What you will do: Give the number of lines in the data that hold the word "hidden", and nothing else.

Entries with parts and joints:
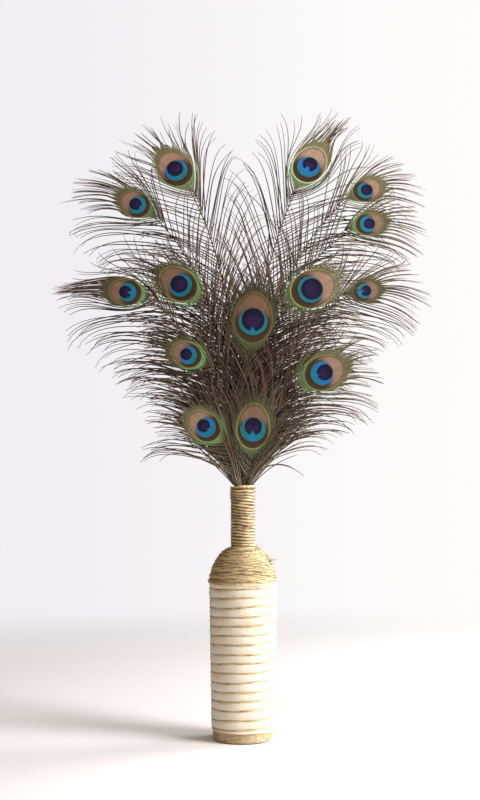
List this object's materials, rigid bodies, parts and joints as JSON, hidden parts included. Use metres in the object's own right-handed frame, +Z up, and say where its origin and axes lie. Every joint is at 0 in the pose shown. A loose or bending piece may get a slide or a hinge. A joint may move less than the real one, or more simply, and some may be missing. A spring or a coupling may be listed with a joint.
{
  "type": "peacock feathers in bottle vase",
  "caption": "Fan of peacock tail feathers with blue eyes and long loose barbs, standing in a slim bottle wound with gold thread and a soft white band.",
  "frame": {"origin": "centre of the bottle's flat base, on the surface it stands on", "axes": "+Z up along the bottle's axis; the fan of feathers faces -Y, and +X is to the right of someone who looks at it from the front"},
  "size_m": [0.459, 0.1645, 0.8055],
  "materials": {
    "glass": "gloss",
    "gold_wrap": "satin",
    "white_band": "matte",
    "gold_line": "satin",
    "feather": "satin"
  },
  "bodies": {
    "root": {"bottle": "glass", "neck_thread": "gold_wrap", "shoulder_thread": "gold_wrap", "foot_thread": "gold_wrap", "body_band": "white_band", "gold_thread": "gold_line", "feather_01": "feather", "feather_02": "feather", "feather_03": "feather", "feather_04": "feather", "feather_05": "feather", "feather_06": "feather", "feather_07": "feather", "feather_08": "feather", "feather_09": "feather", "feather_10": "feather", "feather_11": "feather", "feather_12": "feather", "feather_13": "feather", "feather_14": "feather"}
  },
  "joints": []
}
...
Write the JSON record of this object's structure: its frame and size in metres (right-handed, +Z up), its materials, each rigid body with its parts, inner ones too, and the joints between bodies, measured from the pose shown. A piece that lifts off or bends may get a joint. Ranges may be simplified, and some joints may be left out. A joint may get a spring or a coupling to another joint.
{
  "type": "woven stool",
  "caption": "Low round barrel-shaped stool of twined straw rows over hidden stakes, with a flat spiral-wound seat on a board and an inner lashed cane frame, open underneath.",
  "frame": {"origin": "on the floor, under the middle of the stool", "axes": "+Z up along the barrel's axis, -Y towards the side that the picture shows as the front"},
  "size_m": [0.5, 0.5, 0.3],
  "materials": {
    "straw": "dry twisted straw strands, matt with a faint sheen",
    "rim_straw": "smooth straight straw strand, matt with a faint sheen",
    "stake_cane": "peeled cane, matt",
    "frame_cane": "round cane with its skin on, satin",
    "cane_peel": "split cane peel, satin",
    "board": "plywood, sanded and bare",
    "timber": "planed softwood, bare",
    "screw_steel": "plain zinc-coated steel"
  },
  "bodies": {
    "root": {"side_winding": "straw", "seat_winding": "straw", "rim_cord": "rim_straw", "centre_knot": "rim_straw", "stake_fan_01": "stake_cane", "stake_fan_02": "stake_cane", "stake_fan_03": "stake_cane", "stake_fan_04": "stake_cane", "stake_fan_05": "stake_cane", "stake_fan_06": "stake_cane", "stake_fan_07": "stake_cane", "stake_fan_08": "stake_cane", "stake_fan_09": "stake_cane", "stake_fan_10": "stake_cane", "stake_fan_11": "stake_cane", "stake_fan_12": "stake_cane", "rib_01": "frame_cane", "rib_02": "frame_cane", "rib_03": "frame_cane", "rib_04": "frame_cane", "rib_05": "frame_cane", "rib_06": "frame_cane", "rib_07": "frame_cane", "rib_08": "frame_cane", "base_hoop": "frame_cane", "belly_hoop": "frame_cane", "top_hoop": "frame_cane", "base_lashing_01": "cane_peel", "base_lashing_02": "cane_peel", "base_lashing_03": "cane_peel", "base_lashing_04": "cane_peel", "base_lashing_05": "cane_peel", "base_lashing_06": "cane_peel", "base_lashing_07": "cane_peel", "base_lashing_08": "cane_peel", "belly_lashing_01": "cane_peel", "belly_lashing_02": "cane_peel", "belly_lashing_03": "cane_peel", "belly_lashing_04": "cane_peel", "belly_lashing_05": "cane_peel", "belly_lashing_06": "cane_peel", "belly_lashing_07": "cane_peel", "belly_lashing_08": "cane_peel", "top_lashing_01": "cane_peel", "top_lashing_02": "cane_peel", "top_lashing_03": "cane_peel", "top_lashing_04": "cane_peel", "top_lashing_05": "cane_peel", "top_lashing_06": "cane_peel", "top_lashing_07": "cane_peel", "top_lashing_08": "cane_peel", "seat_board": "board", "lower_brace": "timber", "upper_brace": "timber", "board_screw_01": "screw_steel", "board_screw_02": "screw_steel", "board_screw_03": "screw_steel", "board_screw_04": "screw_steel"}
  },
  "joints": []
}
--
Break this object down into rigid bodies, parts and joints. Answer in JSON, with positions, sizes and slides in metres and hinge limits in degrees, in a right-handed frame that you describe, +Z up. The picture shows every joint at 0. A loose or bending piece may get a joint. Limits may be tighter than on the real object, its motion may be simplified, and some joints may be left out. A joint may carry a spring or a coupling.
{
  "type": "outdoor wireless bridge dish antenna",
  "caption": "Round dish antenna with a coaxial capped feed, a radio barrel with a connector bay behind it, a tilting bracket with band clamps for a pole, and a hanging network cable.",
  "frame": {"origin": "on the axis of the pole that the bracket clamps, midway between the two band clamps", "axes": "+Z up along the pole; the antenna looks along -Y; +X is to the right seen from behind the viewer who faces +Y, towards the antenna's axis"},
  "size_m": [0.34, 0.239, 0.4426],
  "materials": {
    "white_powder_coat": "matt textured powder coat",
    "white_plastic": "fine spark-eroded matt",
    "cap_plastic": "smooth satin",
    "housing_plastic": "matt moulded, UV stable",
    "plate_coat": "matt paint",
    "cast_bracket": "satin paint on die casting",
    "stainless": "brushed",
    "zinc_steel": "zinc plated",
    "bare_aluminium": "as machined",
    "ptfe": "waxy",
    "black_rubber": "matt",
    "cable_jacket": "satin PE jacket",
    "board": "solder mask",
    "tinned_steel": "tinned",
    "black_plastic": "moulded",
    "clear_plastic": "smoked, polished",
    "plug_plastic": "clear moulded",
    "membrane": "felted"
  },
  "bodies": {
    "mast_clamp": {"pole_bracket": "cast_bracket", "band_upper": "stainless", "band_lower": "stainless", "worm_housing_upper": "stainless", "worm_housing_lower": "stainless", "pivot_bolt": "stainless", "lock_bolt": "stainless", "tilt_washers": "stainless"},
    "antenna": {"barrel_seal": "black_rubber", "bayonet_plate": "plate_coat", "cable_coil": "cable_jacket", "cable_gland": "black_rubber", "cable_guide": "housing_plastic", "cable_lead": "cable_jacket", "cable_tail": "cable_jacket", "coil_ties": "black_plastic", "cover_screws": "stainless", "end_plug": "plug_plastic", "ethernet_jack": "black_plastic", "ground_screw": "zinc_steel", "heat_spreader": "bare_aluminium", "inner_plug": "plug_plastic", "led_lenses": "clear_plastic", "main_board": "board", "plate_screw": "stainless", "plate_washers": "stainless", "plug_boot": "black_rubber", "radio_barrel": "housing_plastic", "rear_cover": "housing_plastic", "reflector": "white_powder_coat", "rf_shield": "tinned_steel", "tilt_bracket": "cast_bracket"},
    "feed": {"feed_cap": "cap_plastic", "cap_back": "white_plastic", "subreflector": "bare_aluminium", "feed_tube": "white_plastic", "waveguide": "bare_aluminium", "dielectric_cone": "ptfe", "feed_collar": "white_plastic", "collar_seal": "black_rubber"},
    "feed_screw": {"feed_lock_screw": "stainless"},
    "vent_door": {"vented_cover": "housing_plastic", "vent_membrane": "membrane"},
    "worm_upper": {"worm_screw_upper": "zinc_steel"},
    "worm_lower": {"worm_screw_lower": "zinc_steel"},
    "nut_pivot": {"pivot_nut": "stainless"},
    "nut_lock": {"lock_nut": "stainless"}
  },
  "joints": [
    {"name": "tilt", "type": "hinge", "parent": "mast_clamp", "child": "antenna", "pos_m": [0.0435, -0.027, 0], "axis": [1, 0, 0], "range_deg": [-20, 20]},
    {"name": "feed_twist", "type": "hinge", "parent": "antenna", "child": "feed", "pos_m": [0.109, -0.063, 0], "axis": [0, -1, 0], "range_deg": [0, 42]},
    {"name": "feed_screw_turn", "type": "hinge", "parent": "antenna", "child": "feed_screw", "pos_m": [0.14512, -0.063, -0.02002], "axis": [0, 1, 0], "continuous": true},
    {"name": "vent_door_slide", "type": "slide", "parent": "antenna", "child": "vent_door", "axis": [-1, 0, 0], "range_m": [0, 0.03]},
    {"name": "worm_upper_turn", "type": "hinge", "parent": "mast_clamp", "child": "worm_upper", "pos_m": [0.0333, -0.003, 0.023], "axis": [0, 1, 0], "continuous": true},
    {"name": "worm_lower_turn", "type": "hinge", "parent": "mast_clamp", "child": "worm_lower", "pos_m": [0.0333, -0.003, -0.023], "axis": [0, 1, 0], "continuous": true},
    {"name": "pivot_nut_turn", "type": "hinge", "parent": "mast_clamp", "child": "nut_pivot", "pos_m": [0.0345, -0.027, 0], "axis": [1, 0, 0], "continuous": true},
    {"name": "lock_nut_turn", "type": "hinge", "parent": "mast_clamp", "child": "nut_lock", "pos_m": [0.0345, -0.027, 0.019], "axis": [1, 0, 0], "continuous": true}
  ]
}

Answer: 2